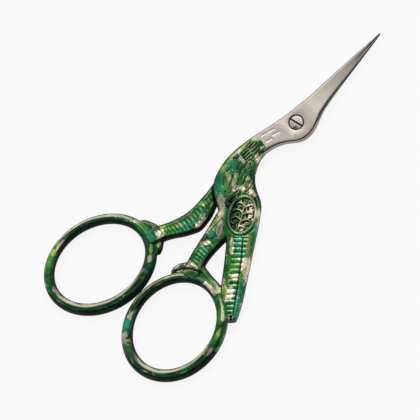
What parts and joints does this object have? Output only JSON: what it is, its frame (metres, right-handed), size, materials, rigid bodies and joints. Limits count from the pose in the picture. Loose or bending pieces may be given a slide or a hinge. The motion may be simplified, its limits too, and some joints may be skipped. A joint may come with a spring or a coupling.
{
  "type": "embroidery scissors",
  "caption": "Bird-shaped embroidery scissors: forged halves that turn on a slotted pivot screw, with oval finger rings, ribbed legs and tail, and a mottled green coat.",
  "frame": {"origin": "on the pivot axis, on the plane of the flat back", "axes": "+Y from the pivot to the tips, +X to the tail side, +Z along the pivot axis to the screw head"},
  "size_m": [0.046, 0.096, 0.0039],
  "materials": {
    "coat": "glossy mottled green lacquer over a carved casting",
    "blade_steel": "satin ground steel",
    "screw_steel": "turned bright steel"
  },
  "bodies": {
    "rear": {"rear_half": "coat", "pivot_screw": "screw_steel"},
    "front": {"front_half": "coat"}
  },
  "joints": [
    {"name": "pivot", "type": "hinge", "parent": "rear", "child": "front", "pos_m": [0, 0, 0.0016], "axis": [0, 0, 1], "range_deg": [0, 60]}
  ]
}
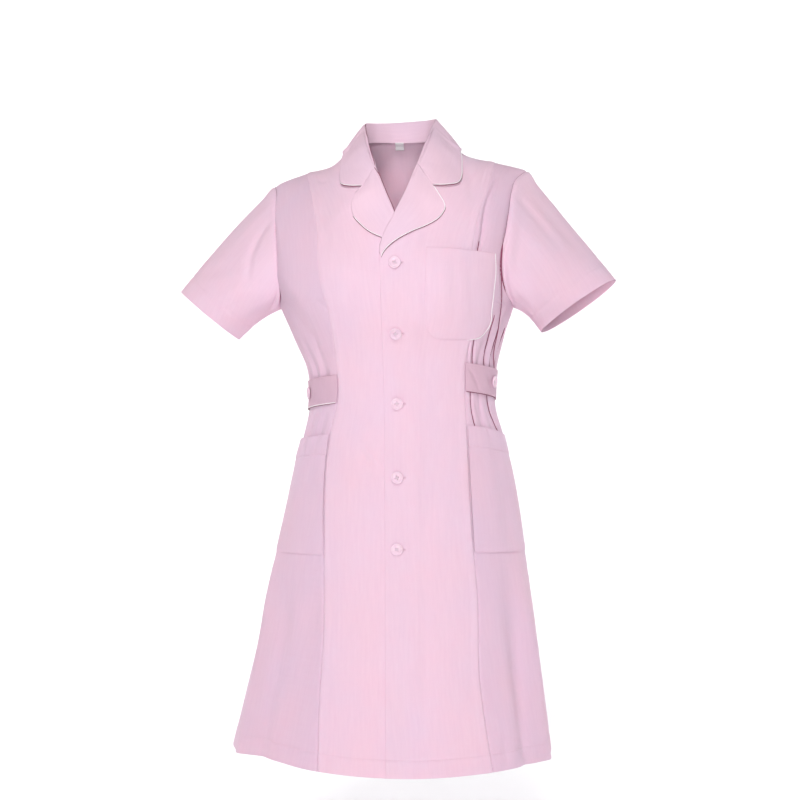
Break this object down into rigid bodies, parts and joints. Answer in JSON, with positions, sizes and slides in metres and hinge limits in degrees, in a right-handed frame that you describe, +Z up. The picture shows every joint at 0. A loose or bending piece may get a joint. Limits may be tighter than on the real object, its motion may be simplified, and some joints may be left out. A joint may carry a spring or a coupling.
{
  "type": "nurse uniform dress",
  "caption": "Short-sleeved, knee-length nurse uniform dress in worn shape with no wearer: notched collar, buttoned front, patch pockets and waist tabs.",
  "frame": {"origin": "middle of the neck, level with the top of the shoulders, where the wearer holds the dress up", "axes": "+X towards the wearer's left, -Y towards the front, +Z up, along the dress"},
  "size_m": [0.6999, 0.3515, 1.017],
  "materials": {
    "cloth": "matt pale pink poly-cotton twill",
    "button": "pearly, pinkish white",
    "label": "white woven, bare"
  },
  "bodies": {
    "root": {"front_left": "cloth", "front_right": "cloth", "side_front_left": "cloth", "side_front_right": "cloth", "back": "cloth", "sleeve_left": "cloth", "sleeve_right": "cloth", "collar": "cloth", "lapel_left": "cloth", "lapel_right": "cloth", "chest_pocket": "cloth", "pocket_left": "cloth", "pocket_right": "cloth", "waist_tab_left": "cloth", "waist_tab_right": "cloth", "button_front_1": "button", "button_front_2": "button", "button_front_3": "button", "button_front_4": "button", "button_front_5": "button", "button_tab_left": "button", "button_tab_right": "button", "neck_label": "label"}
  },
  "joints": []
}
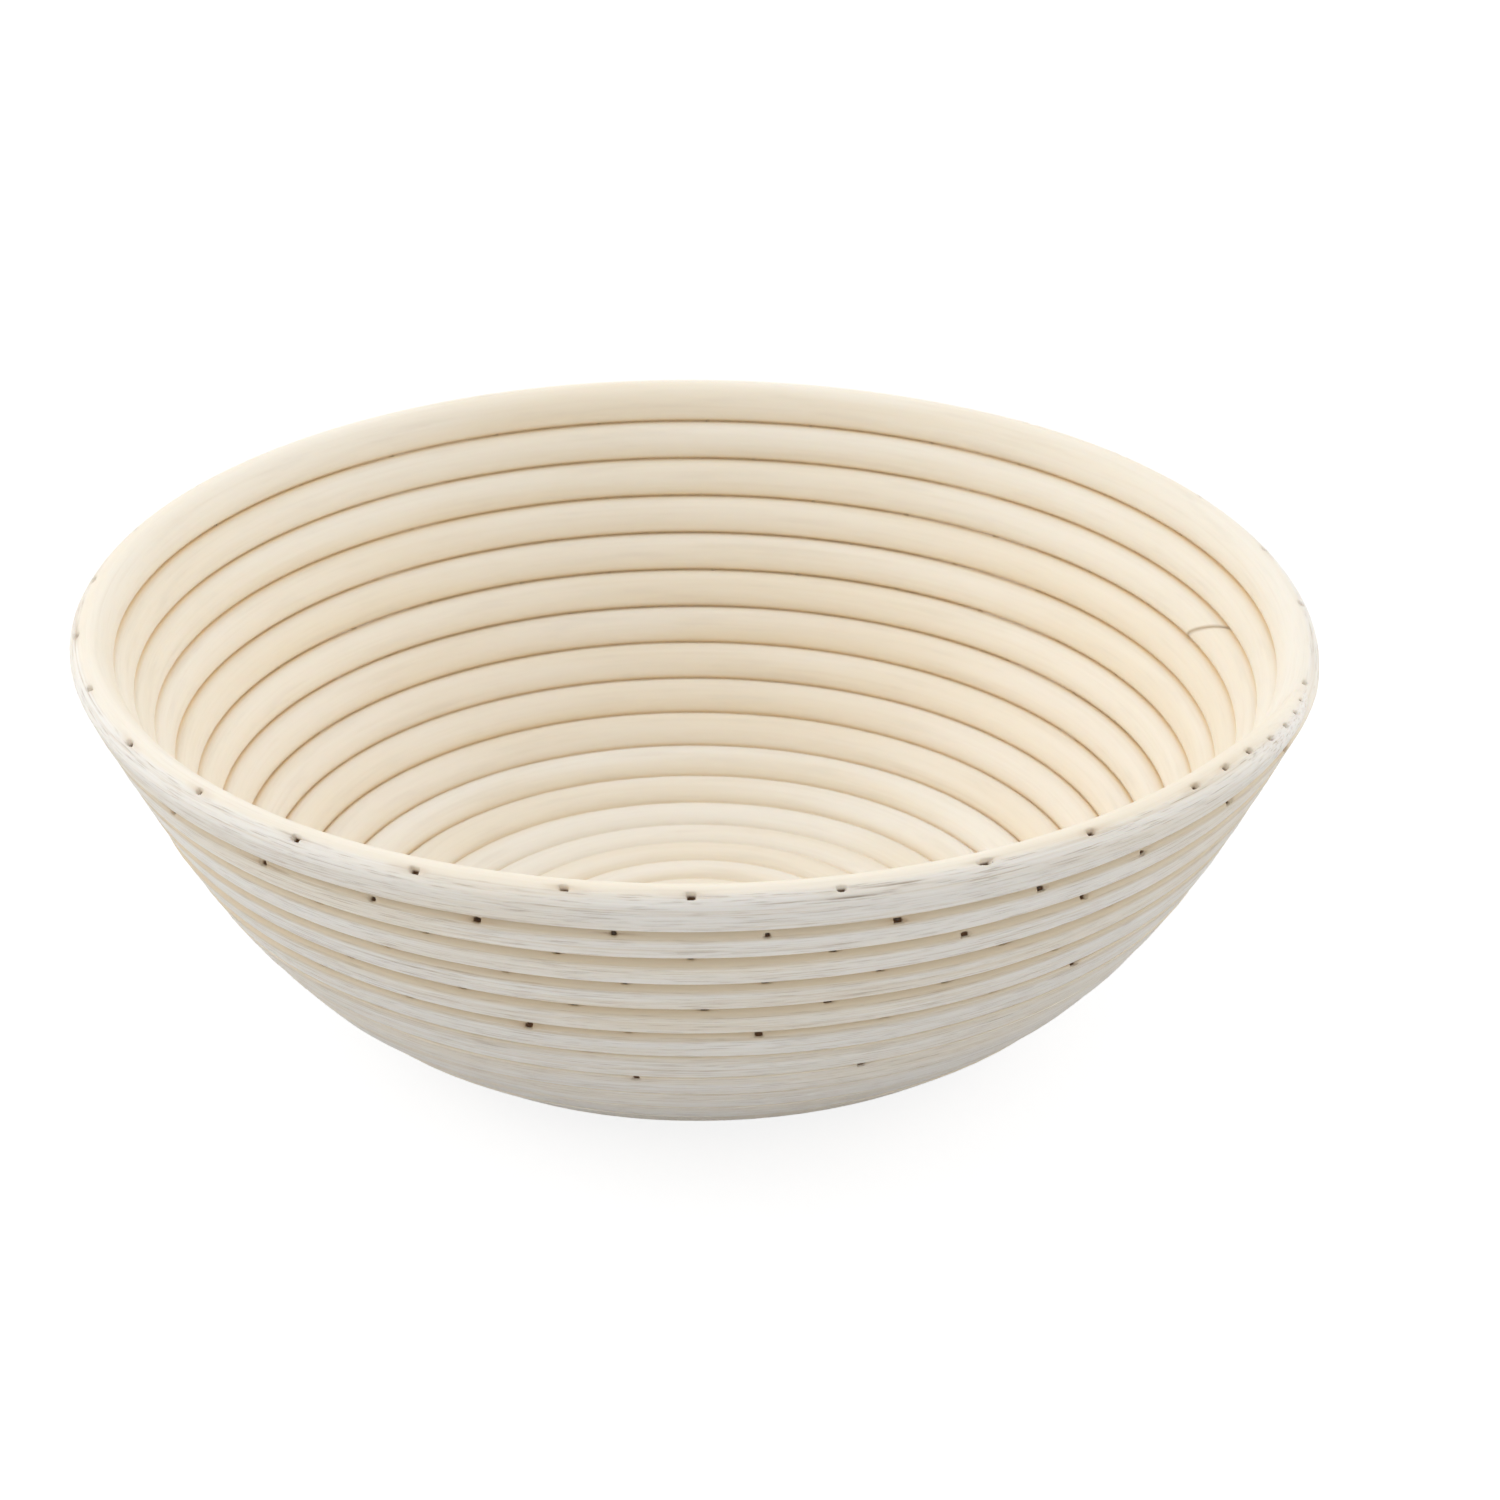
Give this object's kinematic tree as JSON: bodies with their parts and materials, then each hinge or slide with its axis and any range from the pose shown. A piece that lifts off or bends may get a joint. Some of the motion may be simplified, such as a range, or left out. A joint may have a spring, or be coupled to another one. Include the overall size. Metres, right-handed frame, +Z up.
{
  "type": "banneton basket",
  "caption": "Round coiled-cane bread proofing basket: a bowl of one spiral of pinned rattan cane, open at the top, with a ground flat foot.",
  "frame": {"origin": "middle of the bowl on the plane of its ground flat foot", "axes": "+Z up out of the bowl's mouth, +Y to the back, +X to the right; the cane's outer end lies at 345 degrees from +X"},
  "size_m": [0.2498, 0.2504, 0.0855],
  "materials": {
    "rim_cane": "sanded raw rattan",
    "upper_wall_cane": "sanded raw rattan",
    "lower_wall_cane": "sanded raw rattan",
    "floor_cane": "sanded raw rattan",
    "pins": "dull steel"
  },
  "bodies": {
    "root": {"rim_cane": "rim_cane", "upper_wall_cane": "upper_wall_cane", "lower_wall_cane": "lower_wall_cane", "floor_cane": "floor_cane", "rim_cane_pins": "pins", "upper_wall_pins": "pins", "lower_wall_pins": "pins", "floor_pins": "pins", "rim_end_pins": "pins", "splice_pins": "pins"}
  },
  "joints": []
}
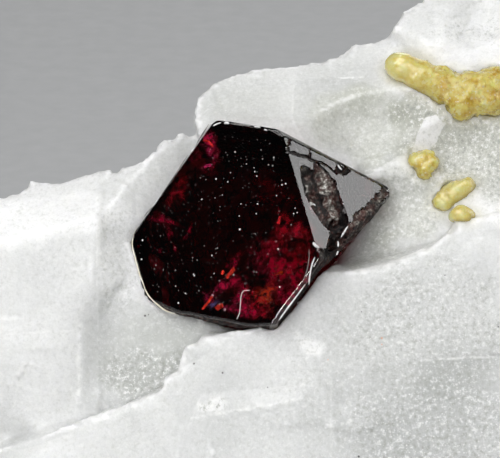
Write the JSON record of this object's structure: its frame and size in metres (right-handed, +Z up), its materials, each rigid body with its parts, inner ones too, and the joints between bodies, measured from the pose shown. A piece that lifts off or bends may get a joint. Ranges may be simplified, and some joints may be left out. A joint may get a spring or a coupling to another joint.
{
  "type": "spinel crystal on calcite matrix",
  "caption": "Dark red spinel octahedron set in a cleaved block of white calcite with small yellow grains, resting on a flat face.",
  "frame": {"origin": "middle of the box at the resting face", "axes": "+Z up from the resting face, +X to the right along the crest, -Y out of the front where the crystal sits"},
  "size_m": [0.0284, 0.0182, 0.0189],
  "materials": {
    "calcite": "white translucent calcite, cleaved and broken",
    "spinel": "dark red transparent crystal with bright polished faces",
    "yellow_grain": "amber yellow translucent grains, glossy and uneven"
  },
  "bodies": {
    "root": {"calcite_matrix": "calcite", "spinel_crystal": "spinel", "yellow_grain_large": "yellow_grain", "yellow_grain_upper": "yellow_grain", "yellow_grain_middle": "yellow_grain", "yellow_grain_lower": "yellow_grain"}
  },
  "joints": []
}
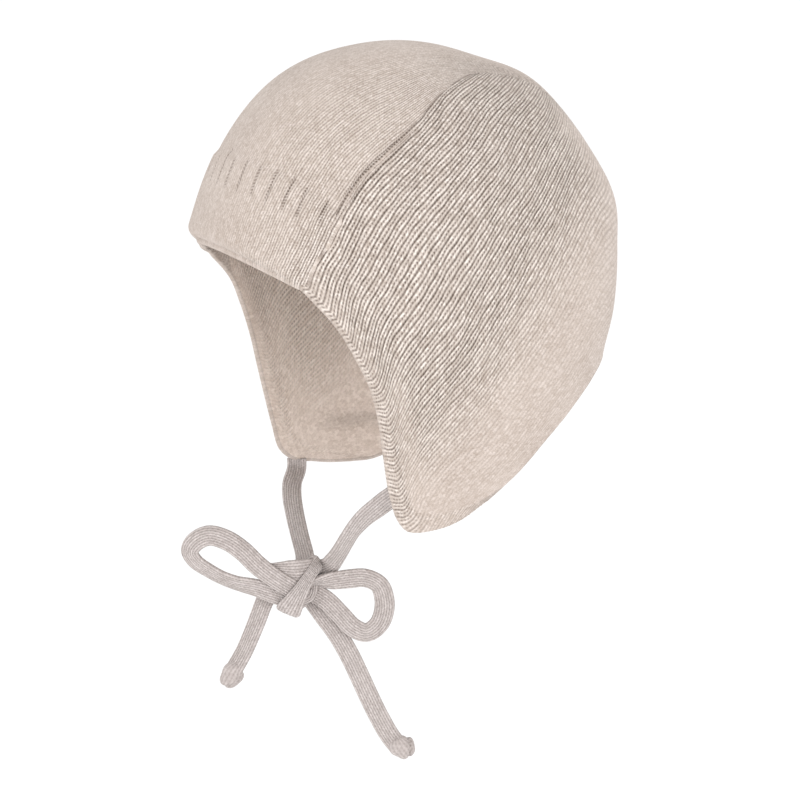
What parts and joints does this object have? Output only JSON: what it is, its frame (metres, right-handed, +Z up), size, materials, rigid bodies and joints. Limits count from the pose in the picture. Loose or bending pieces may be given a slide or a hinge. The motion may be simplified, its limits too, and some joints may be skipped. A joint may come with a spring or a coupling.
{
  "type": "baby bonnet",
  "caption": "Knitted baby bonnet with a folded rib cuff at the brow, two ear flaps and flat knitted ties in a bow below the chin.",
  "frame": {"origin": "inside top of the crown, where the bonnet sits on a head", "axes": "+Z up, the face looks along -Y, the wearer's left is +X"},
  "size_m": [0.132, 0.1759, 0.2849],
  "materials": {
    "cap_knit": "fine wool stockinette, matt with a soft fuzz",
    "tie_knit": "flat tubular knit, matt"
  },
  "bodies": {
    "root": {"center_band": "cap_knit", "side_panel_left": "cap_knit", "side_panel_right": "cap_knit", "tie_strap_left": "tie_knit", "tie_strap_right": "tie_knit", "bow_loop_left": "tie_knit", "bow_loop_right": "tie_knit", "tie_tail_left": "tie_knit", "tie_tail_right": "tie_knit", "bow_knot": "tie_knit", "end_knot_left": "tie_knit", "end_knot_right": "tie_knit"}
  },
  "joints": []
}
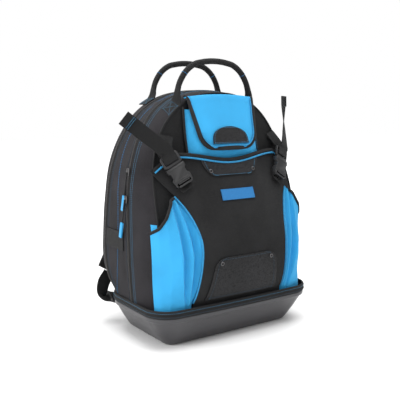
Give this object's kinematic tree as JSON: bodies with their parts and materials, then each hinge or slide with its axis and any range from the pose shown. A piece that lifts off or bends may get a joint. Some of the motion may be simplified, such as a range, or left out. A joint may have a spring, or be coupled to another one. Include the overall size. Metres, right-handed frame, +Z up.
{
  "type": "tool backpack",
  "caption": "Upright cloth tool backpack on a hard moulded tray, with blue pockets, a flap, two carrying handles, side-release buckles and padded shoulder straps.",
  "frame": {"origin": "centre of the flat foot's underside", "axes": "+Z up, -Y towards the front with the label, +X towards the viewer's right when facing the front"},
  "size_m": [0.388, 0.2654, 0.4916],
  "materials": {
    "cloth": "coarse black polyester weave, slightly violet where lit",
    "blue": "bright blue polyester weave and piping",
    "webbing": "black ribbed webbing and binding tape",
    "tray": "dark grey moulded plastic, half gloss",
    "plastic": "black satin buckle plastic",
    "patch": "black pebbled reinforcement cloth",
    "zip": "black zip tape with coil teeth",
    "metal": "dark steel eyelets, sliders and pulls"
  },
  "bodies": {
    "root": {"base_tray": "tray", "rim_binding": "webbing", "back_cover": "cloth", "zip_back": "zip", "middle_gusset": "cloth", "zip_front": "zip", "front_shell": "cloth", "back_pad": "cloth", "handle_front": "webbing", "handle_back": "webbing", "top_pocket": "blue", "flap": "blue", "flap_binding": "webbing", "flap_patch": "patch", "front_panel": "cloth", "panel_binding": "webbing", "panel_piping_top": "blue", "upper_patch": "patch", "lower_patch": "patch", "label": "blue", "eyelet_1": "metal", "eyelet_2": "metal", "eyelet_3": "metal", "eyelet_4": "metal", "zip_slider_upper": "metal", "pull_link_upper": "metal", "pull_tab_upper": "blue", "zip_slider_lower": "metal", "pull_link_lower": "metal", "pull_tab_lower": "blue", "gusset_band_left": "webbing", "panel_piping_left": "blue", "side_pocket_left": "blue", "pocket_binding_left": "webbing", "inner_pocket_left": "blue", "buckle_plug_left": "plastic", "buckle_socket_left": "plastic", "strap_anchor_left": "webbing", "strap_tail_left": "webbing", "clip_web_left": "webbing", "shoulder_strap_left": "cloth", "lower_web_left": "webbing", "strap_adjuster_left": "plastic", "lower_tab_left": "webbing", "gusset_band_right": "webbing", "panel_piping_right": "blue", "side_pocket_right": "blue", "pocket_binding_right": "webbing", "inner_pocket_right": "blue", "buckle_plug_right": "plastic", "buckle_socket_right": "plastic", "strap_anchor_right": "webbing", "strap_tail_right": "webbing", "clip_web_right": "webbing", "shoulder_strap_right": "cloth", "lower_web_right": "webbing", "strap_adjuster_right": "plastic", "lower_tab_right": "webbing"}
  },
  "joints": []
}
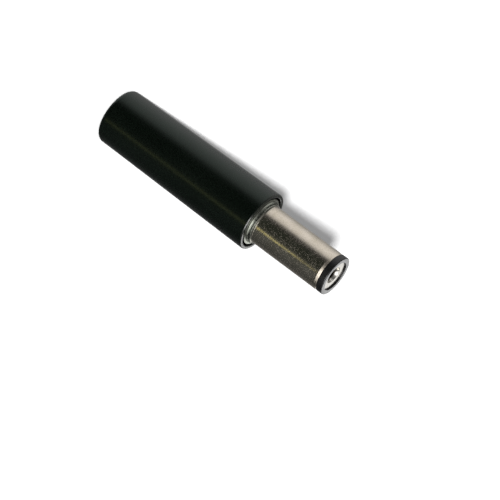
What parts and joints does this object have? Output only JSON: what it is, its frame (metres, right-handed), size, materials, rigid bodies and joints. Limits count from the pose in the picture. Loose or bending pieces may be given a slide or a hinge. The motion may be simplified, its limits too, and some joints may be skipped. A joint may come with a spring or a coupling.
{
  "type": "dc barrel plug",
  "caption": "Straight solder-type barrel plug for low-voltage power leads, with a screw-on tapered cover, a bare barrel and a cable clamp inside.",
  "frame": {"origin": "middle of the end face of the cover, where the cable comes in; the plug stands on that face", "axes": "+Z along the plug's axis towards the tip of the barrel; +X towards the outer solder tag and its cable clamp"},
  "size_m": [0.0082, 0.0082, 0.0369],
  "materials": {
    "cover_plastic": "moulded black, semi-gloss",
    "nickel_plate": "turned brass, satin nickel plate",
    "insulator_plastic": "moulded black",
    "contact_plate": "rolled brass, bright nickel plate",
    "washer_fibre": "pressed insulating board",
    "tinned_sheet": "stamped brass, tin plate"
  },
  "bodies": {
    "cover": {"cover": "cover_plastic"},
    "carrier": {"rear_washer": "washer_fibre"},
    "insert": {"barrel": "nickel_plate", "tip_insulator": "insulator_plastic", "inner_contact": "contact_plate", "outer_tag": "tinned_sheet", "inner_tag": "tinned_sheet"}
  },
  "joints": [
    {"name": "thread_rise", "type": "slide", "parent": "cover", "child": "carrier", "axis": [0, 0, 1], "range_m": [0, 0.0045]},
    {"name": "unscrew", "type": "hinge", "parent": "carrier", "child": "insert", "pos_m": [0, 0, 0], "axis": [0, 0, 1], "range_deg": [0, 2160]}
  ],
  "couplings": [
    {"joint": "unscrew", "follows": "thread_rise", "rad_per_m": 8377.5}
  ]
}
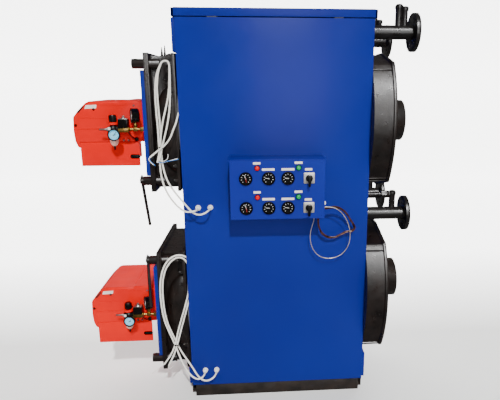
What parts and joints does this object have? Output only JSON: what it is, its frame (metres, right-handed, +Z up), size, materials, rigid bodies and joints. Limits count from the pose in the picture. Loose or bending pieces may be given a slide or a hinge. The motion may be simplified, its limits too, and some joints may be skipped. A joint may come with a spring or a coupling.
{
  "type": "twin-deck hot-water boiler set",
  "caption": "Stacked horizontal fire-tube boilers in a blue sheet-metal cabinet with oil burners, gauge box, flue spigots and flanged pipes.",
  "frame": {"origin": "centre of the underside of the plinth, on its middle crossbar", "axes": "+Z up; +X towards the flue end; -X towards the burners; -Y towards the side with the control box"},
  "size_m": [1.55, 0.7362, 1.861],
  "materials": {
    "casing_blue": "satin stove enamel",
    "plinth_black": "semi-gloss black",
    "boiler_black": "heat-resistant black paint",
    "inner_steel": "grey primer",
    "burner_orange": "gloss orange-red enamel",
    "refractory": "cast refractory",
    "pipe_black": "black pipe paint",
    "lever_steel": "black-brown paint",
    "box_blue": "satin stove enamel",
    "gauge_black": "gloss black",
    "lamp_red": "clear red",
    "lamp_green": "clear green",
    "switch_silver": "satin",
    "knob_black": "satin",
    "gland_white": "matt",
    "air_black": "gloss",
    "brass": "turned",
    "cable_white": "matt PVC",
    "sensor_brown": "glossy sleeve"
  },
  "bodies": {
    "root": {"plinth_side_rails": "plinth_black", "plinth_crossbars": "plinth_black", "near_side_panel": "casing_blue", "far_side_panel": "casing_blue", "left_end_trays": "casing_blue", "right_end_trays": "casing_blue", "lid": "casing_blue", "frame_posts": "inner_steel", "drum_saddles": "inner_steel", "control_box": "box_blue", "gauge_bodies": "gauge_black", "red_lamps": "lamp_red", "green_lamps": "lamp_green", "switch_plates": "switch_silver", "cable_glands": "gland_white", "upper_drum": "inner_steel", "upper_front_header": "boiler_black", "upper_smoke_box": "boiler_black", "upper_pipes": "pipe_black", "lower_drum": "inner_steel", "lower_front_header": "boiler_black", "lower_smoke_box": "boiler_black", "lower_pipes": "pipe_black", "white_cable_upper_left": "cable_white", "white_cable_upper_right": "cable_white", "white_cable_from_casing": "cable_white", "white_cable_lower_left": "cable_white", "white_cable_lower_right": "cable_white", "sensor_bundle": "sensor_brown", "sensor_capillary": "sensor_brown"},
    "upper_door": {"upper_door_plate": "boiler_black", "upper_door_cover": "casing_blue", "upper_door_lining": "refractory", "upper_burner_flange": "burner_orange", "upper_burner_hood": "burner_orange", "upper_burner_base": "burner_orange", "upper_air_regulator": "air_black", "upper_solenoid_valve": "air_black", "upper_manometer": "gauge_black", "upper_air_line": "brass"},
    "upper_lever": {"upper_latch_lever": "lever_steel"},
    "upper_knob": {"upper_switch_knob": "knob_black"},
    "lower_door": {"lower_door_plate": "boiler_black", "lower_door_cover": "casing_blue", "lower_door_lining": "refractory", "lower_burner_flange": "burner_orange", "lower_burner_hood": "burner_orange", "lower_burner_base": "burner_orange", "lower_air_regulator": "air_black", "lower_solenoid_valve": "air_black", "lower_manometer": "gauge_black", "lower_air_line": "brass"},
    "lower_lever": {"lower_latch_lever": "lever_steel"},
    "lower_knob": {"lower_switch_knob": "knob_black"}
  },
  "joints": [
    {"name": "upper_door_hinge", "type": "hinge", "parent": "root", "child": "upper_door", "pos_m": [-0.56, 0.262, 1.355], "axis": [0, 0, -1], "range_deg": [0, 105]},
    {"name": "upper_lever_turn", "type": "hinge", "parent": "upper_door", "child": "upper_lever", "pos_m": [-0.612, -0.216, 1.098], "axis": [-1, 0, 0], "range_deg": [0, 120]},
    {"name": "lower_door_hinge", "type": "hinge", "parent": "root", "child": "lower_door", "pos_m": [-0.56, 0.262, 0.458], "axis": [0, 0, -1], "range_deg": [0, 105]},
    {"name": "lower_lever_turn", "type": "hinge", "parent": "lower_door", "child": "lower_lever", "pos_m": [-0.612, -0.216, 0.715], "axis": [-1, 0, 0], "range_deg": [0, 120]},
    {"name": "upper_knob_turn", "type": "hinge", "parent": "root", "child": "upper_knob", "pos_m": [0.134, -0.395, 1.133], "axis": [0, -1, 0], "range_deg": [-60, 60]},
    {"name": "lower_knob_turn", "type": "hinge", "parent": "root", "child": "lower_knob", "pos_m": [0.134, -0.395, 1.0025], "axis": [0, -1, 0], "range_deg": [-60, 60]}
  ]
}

·····

*Problem statement*. List all lines where "degrees" occurs.

*Response for this exercise*.
Break this object down into rigid bodies, parts and joints. Answer in JSON, with positions, sizes and slides in metres and hinge limits in degrees, in a right-handed frame that you describe, +Z up. The picture shows every joint at 0. A loose or bending piece may get a joint. Limits may be tighter than on the real object, its motion may be simplified, and some joints may be left out. A joint may carry a spring or a coupling.
  "frame": {"origin": "middle of the bowl on the plane of its ground flat foot", "axes": "+Z up out of the bowl's mouth, +Y to the back, +X to the right; the cane's outer end lies at 345 degrees from +X"},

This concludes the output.